Determine if the system is eligible. Go to Energy Star’s website for detailed descriptions of what’s covered. And talk to your vendor.
The product or system must have been installed, not just contracted for, in the tax year you’ll be claiming it.
Save system receipts and manufacturer certifications. You’ll need them if the IRS asks for proof.
File IRS Form 5695 with the rest of your tax forms.
Homeowner Tax Break #4: Property Tax Deductions
You can deduct on Schedule A the real estate property taxes you pay. If you have a mortgage with an escrow account, the amount of real estate property taxes you paid shows up on your annual escrow statement.
If you bought a house in 2012, check your HUD-1 Settlement statement to see if you paid any property taxes when you closed the purchase of your house. Those taxes are deductible on Schedule A, too.
Homeowner Tax Break #5: Homebuyer Tax Credit
There were federal first-time home buyer tax credits in 2008, 2009, and 2010.
If you claimed the home buyer tax credit for a purchase made after April 8, 2008, and before Jan. 1, 2009, you must repay 1/15th of the credit over 15 years, with no interest.

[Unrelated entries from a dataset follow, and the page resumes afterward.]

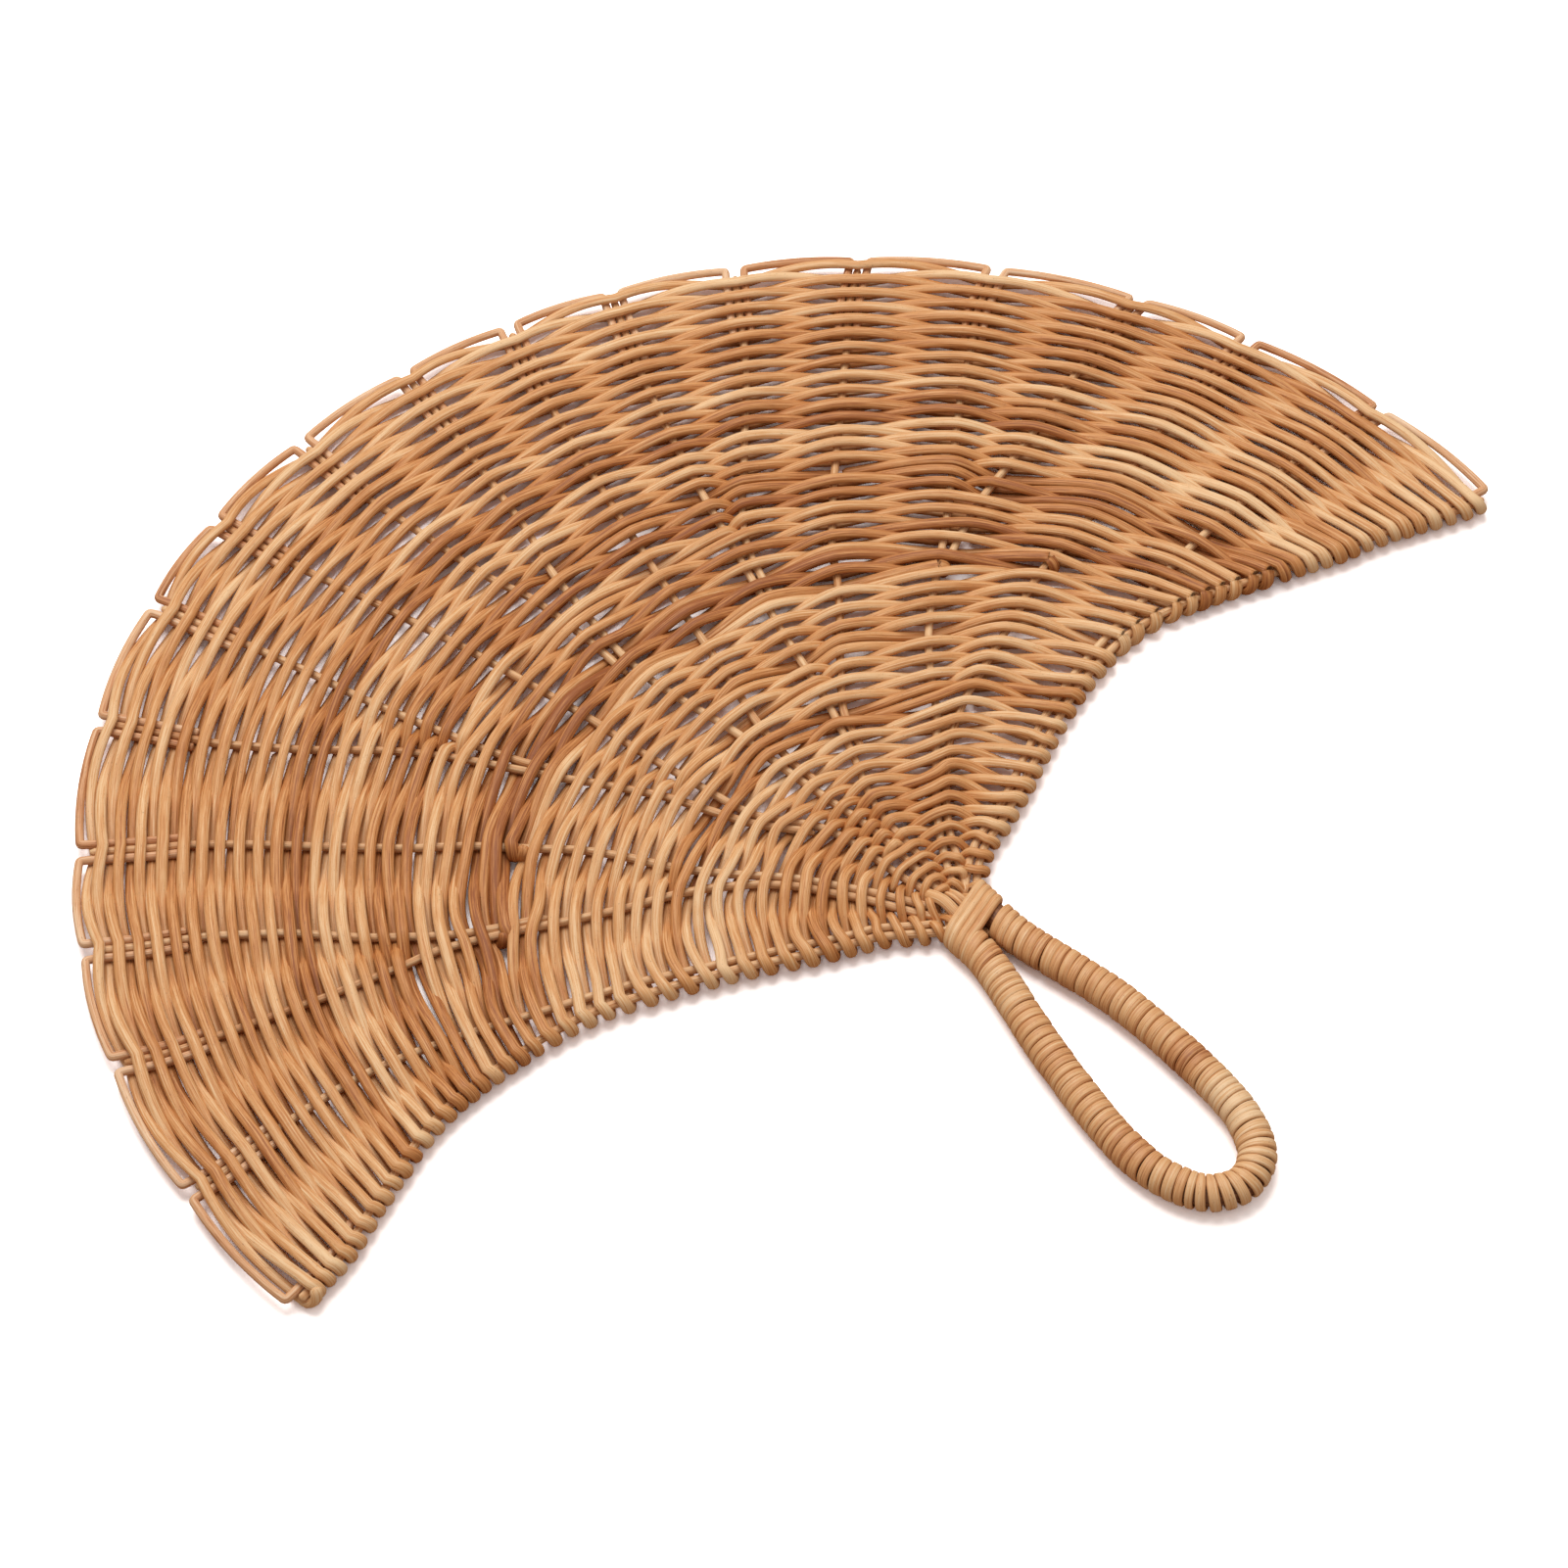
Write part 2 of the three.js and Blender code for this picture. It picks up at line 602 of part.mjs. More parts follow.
for (let rib = 0; rib < ribCount; rib += 1) add(`rib_${number(rib + 1)}`, makeRib(rib), 0xc79a6b, 0.7);
for (let arch = 0; arch < ribCount - 1; arch += 1) {
  add(`rim_arch_${number(arch + 1)}`, makeArch(arch), 0xcf9a72, 0.65);
}
cutPath(fullPath, WEAVER_COUNT).forEach((path, i) => {
  const shade = i < WEAVER_COUNT / 3 ? 0xd6a777 : 0xc8905c;
  add(`weaver_${number(i + 1)}`, sweep(path, () => flatSection(WEAVER_WIDTH, WEAVER_THICKNESS)), shade, 0.7);
});
['gore_weaver_wide', 'gore_weaver_narrow'].forEach((name, span) => {
  add(name, sweep(gorePath(span), () => flatSection(WEAVER_WIDTH, WEAVER_THICKNESS)), 0xd2a06c, 0.7);
});
add('handle_core', makeCore(), 0xb98555, 0.75);
const wrap = add('handle_wrap', makeWrap(), 0xcf9c6a, 0.6);
const lashing = add('neck_lashing', makeLashing(), 0xcc9664, 0.65);
add('hub_strand_left', makeHubStrand(-1), 0xd8ab7d, 0.7);
add('hub_strand_right', makeHubStrand(1), 0xd8ab7d, 0.7);

// The origin is the middle of the underside
const bounds = new THREE.Box3().setFromObject(fan, true);
const centre = bounds.getCenter(new THREE.Vector3());
fan.position.set(-centre.x, -centre.y, -bounds.min.z);
fan.updateMatrixWorld(true);

for (const [mesh, stepsPerLoop] of [[wrap, wrapStepsPerLoop], [lashing, 2 * (lashingHalfSteps + 1)]]) {
  const gap = leastTurnGap(mesh.geometry, stepsPerLoop);
  console.log(`${mesh.name}: least gap between turns ${gap.toFixed(2)} mm`);
}

export default fan;
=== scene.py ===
"""Rattan wall fan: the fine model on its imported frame, with a pale floor, soft light and camera.

Lengths are in millimetres from the hub, with +Y towards the rim and +Z towards the front.
``Bench.to_frame`` moves points to the frame, in metres. The studio is given in metres of the frame.
"""
import logging
import math
from dataclasses import dataclass
from enum import Enum
from functools import cached_property

import bpy
import numpy as np
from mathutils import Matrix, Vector


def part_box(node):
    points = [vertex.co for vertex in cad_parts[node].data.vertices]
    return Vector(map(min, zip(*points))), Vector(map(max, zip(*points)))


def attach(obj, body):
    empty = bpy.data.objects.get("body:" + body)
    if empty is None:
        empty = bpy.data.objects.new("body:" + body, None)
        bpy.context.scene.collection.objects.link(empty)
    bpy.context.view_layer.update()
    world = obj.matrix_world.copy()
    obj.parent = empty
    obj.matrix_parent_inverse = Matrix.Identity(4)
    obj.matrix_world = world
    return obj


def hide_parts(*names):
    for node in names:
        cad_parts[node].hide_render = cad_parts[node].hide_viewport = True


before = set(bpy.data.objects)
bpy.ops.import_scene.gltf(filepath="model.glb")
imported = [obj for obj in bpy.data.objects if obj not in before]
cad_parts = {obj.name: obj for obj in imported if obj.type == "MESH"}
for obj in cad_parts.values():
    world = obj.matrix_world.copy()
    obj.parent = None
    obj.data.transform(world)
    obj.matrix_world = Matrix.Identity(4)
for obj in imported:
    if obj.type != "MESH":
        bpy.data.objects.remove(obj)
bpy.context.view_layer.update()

LOG = logging.getLogger("rattan_fan")
MILLIMETRE = 0.001
UP = np.array([0.0, 0.0, 1.0])
BLUNT_END = 0.55  # Share of its radius that a rod keeps at a cut end.
PATTERN_STEP = 13.0  # Offset in the wood's pattern from one rod to the next.


class Slot(Enum):
    """Material slots of the part's record."""

    RIB = "rib_core"
    WEAVER = "weaver_core"
    RIM = "rim_core"
    POLE = "handle_pole"
    STRIP = "handle_strip"


# Lines


def length_along(points: np.ndarray) -> np.ndarray:
    """Length of the line through points, up to each of them."""
    return np.concatenate([[0.0], np.cumsum(np.linalg.norm(np.diff(points, axis=0), axis=1))])


def look_up(where: np.ndarray | float, known: np.ndarray, table: np.ndarray) -> np.ndarray:
    """Reads every column of a table whose rows stand at known, rising places."""
    return np.stack([np.interp(where, known, column) for column in table.T], axis=-1)


def spaced_evenly(points: np.ndarray, count: int) -> np.ndarray:
    """Places an equal length apart on the line through points, the ends among them."""
    along = length_along(points)
    return look_up(np.linspace(0.0, along[-1], count), along, points)


def ease(share: np.ndarray) -> np.ndarray:
    """Smooth step from 0 to 1: three times the square of the share less twice its cube."""
    share = np.clip(share, 0.0, 1.0)
    return share * share * (3.0 - 2.0 * share)


def bell(away: np.ndarray, reach: float) -> np.ndarray:
    """Bell curve: e to the power of minus the square of the distance over its reach."""
    return np.exp(-((away / reach) ** 2))


def mean_weights(places: int) -> np.ndarray:
    """Weights of a moving mean over an odd number of places, a cosine wave with sum 1."""
    wave = np.hanning(places + 2)[1:-1]
    return wave / wave.sum()


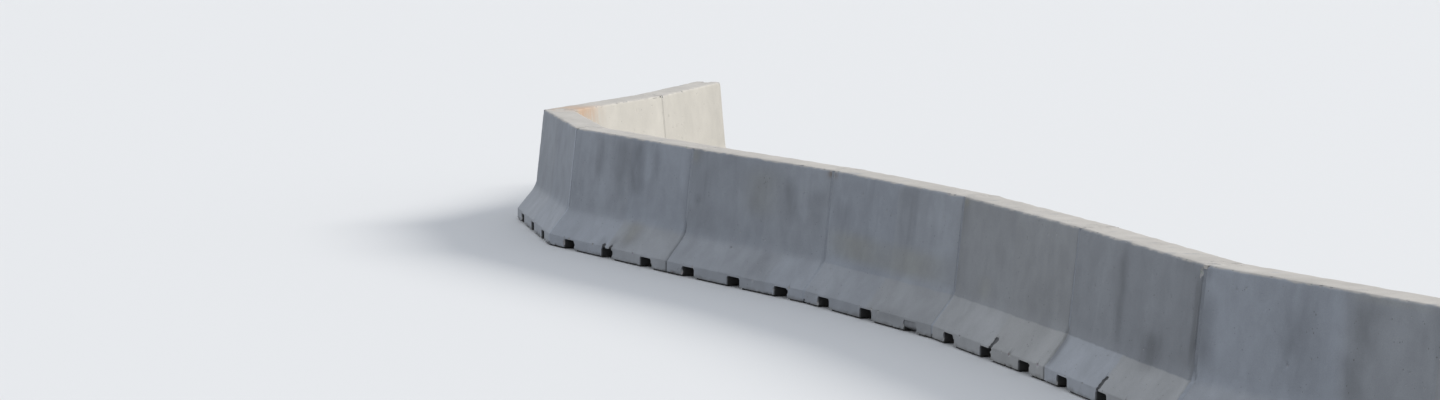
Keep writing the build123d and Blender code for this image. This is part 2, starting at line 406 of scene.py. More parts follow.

If you used the tax credit in 2009 or 2010 and then sold your house or stopped using it as your primary residence, within 36 months of the purchase date, you also have to pay back the credit. Example: If you bought a home in 2010 and sold in 2012, you pay it back with your 2012 taxes.
Those repayment rules are less rigorous for uniformed service members, Foreign Service workers, and intelligence community workers who get sent on extended duty at least 50 miles from their principal residence.
Members of the armed forces who served overseas got an extra year to use the first-time home buyer tax credit. If you were abroad for at least 90 days between Jan. 1, 2009, and April 30, 2010, and you bought your home by April 30, 2011, and closed the deal by June 30, 2011, you can claim your first-time home buyer tax credit.
This article provides general information about tax laws and consequences, but shouldn’t be relied upon as tax or legal advice applicable to particular transactions or circumstances. Consult a tax professional for such advice; tax laws may vary by jurisdiction.